Now that is a test. Thanks for posting that, it is the most interesting thing I've seen all day.
But, a server can have multiple IPS, so a server should be able to handle more than 64K connections from multiple clients without a problem. In practice there appears to be some kind of limit.
The server doesn't need multiple IPs to handle > 65535 connections. All the server connections to a given IP are to the same port. For a given client, the unique key for an http connection is (client-ip, PORT, server-ip, 80). The only number that can vary is PORT, and that's a value on the client. So, the client is limited to 65535 connections to the server. But, a second client could also have another 65K connections to the same server-ip:port.

edit: You may be limited by number of open sockets or file handles. It's likely a per-process limit. Google or some linux guru could help you track down what limit it actually is, but it's not the number of server ports available. It might be a number you could raise.

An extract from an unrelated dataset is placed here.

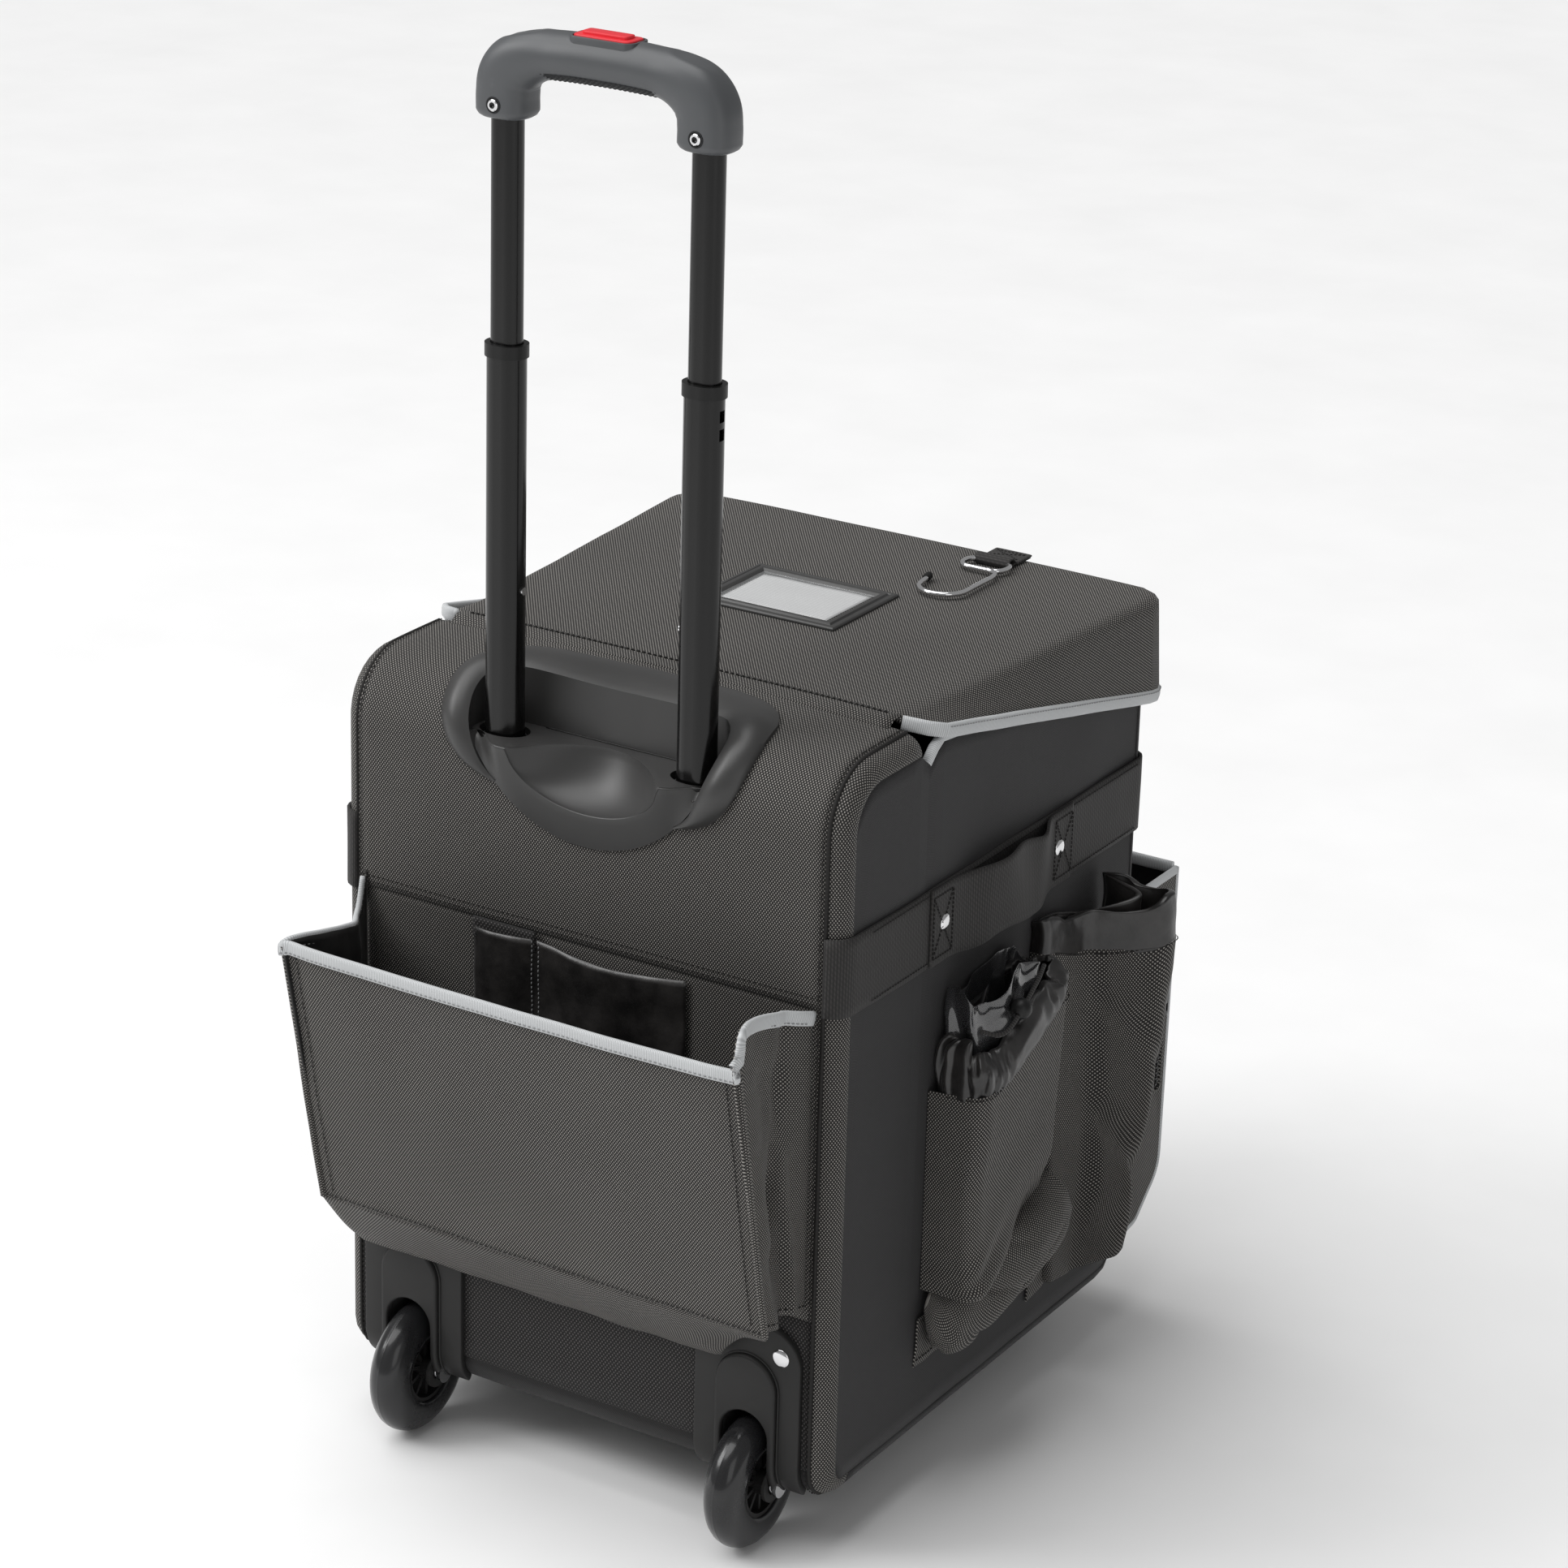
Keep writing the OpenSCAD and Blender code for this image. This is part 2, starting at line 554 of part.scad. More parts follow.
module hook_strap() color([0.12, 0.12, 0.12]) difference() {
  union() {
    block([hook_left + 3, hook_y, lid_top], [hook_right - 3, hook_y + 25, lid_top + 2.4]);
    bar([hook_left + 3, hook_y, hook_z], [hook_right - 3, hook_y, hook_z], 3.4);
  }
  bar([hook_left - 1, hook_y, hook_z], [hook_right + 1, hook_y, hook_z], hook_wire + 0.1);
}
module lid_hook() color([0.85, 0.85, 0.85]) translate([0, 0, hook_z]) {
  loop = [[hook_left, hook_y, 0], [hook_right, hook_y, 0], [hook_right, hook_y - 18, 0], [hook_left, hook_y - 18, 0]];
  for (i = [0:3]) {
    bar(loop[i], loop[(i + 1) % 4], hook_wire);
    translate(loop[i]) sphere(hook_wire);
  }
  bend_r = (hook_right - hook_left) / 2;
  bar([hook_right, hook_y - 18, 0], [hook_right, hook_bend_y, 0], hook_wire);
  translate([hook_left + bend_r, hook_bend_y, 0]) rotate(180) rotate_extrude(angle = 180)
    translate([bend_r, 0]) circle(hook_wire, $fn = 32);
  bar([hook_left, hook_bend_y, 0], [hook_left, hook_end_y, 0], hook_wire);
}
module hook_tip() color([0.05, 0.05, 0.05])
  bar([hook_left, hook_end_y, hook_z], [hook_left, hook_end_y + 9, hook_z], 2.6);

// ---- the nodes ----

placed() upper_back_panel();
placed() lower_back_panel();
placed() side_panel_left();
placed() side_panel_right();
placed() front_panel();
placed() bottom_panel();
placed() rear_bindings();
placed() opening_binding();
placed() inner_liner();
placed() handle_bezel();
placed() bezel_cup();
placed() fixed_tubes();
placed() tube_bracket();
placed() wheel_housing_left();
placed() wheel_housing_right();
placed() wheel_axles();
placed() rivets();
placed() front_feet();
placed() side_straps();
placed() carry_handle_left();
placed() carry_handle_right();
placed() organizer_pouch();
placed() liner_pouch();
placed() liner_pouch_collar();
placed() drawcord();
placed() liner_bag();
placed() tall_pouch();
placed() tall_pouch_band();
placed() front_pocket_panel();
placed() front_pocket_gussets();
placed() front_pocket_piping();
placed() zipper_chain();
placed() zipper_slider();
placed() cord_lock();
placed() rear_pocket_front();
placed() rear_pocket_bottom();
placed() rear_pocket_binding();
placed() rear_pocket_gussets();
placed() lid_panel();
placed() lid_flaps();
placed() lid_piping();
placed() window_frame();
placed() label_window();
placed() label_card();
placed() hook_strap();
placed() lid_hook();
placed() hook_tip();
placed() middle_tubes();
placed() middle_collars();
placed() lock_pins();
placed() upper_tubes();
placed() push_rods();
placed() grip_body();
placed() grip_screws();
placed() release_button();
placed() button_spring();
placed() tyre_left();
placed() hub_left();
placed() tyre_right();
placed() hub_right();
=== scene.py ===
"""The looks of the rolling tool box: cloth, webbing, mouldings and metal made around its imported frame.

Shapes are worked out in millimetres in the case's own axes: x across from the middle of the case, y forward
from its rear face, z up from the floor. place() turns such a point into the row's metres.
"""
import bisect
import math

import bmesh
import bpy
from mathutils import Matrix, Vector, noise


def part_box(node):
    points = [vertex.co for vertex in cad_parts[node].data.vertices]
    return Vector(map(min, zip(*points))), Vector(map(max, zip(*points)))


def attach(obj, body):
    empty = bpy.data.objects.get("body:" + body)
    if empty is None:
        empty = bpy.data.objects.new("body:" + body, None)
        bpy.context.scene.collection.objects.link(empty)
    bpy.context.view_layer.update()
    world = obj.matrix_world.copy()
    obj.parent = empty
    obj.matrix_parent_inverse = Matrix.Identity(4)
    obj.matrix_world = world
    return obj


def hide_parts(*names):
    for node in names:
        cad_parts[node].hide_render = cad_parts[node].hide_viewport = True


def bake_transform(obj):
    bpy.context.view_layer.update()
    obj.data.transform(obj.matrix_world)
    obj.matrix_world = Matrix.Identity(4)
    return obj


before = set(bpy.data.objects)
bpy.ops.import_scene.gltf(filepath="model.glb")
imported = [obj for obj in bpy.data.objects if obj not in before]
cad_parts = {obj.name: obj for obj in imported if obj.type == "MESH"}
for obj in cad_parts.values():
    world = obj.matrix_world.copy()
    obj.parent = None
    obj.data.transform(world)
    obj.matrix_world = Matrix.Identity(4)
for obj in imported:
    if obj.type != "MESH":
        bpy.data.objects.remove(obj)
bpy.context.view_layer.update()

MM = 0.001
SIDES = ((1, "right"), (-1, "left"))
SIDE_X = (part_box("side_panel_right")[1].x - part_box("side_panel_left")[0].x) / 2 / MM
ORIGIN = Vector(((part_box("side_panel_right")[1].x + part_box("side_panel_left")[0].x) / 2,
                 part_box("lower_back_panel")[0].y, 0))


def place(point):
    """A point in the case's millimetres as a place in the row, in metres."""
    return ORIGIN + Vector(point) * MM


def span(node):
    """Lowest and highest corner of a CAD node, in the case's millimetres."""
    return [(corner - ORIGIN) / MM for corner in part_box(node)]


def lerp(a, b, t):
    return a + (b - a) * t


def smooth(t):
    """0 below 0, 1 above 1, and a soft step between."""
    t = min(max(t, 0.0), 1.0)
    return t * t * (3 - 2 * t)


def bell(distance, width):
    """1 at no distance, falling away softly over about a width."""
    return math.exp(-(distance / width) ** 2)


def steps(count, start=0.0, end=1.0):
    return [lerp(start, end, i / count) for i in range(count + 1)]


# ---- lines and outlines ----


def curve(points, count):
    """A smooth line of count + 1 points through a few points, evenly spread along it."""
    points = [Vector(p) for p in points]
    padded = [points[0] * 2 - points[1], *points, points[-1] * 2 - points[-2]]
    fine = []
    for i in range(len(points) - 1):
        a, b, c, d = padded[i:i + 4]
        for t in steps(16)[:-1]:
            fine.append(0.5 * (2 * b + (c - a) * t + (2 * a - 5 * b + 4 * c - d) * t ** 2
                               + (3 * b - a - 3 * c + d) * t ** 3))
    return spread(fine + [points[-1]], count)


def spread(points, count):
    """count + 1 points at even distances along a chain of points."""
    lengths = [0.0]
    for a, b in zip(points, points[1:]):
        lengths.append(lengths[-1] + (b - a).length)
    result = []
    for s in steps(count, 0, lengths[-1]):
        i = min(max(bisect.bisect_right(lengths, s) - 1, 0), len(points) - 2)
        gap = lengths[i + 1] - lengths[i] or 1.0
        result.append(points[i].lerp(points[i + 1], min((s - lengths[i]) / gap, 1.0)))
    return result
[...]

Right, that makes perfect sense. But it really makes me wonder why I run in to that hard limit, I've tried just about everything to get around it and no matter what I do that seems to be the magic number.

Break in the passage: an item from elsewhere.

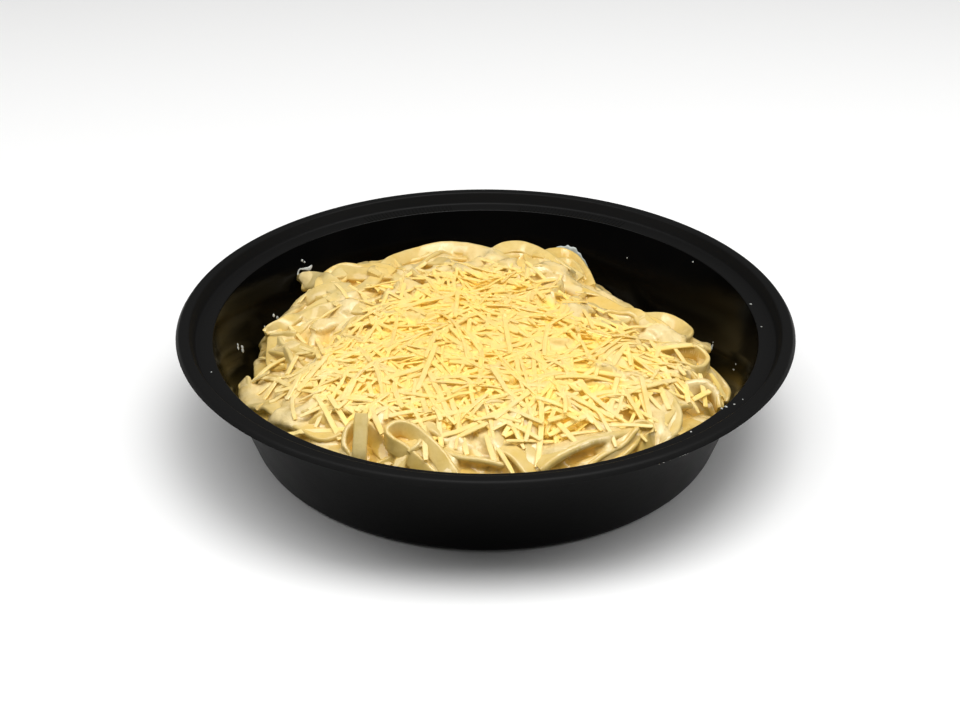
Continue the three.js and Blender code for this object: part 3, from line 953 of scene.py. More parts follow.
def press_to_wall(piece, gap):
    """Food that would pass the wall is flattened against it. Returns how many points."""
    points = points_of(piece.data) / MM
    points[:, 2] = np.maximum(points[:, 2], SKIN + gap)
    radius = np.hypot(points[:, 0], points[:, 1])
    most = inner_radius(np.minimum(points[:, 2], SEAT_HEIGHT)) - gap
    past = (radius > most) & (points[:, 2] < SEAT_HEIGHT)
    points[past, :2] *= (most[past] / radius[past])[:, None]
    move_points(piece.data, points)
    return int(past.sum())


def triangles_of(piece):
    return sum(len(face.vertices) - 2 for face in piece.data.polygons)


print("strips keep", WALL_CLEARANCE, "mm off the wall")


# %% [markdown]
# ### Noodle and sauce finishes
# Boiled wheat noodles are a dull straw yellow and a little see-through, so light runs
# into their edges. Cream sauce is paler and whiter. Both are wet: a soft gloss on top of
# a scattering body with a fine pimple in it. A long scatter greys what is small, so it
# stays under a millimetre, and a low warm glow stands in for the light that comes
# through from the neighbours.


# %% How a film of cream lies
CREAM = (0.86, 0.71, 0.41)
VEIL_FROM, VEIL_TO = 0.035, 0.08


def tone_mark(tree):
    return add_node(tree, "ShaderNodeAttribute", attribute_name="tone").outputs["Fac"]


def cream_film_share(tree, scale, at_middle, at_rim, least):
    """How much cream covers a point: patches that thicken or thin towards the rim."""
    flat = output_of(tree, "ShaderNodeVectorMath", {0: object_place(tree), 1: (1, 1, 0)},
                     operation="MULTIPLY")
    away = add_node(tree, "ShaderNodeVectorMath", {0: flat}, operation="LENGTH")
    outer = output_of(tree, "ShaderNodeMapRange", {
        "Value": away.outputs["Value"], "From Min": VEIL_FROM, "From Max": VEIL_TO,
        "To Min": at_middle, "To Max": at_rim})
    patches = map_value(tree, mottle(tree, scale, 0.35, 0.7), least, 1.0)
    return math_node(tree, "MULTIPLY", patches, outer)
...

I should go and do some testing to see what's causing this, you make me feel like the solution is right around the corner.

re. your edit, ulimit will happily raise the number > 64K, all the /proc/* settings seem to be ok so that's not it, it has to be some other layer in the stack that causes this. I'll definitely spend some time on this, it's been bugging me for a long time.

edit2: there seems to be a max_user_watches upper limit to what epoll will handle.

For simple testing purposes, it is easy to set up a forwarding proxy that drops n% of the packets it receives - for some high value of n. The World Wide Web is far more sadistic, but it still uncovers some performance or usability problems that are invisible over normal `localhost` traffic. I bet you can also use web servers with traffic shaping to mimic lots of slow connections at once, but I haven't tried that
Mongrel2 is supposed to handle WebSockets as well as HTTP, so I think open connections with sporadic traffic are a use case Zed has to worry about.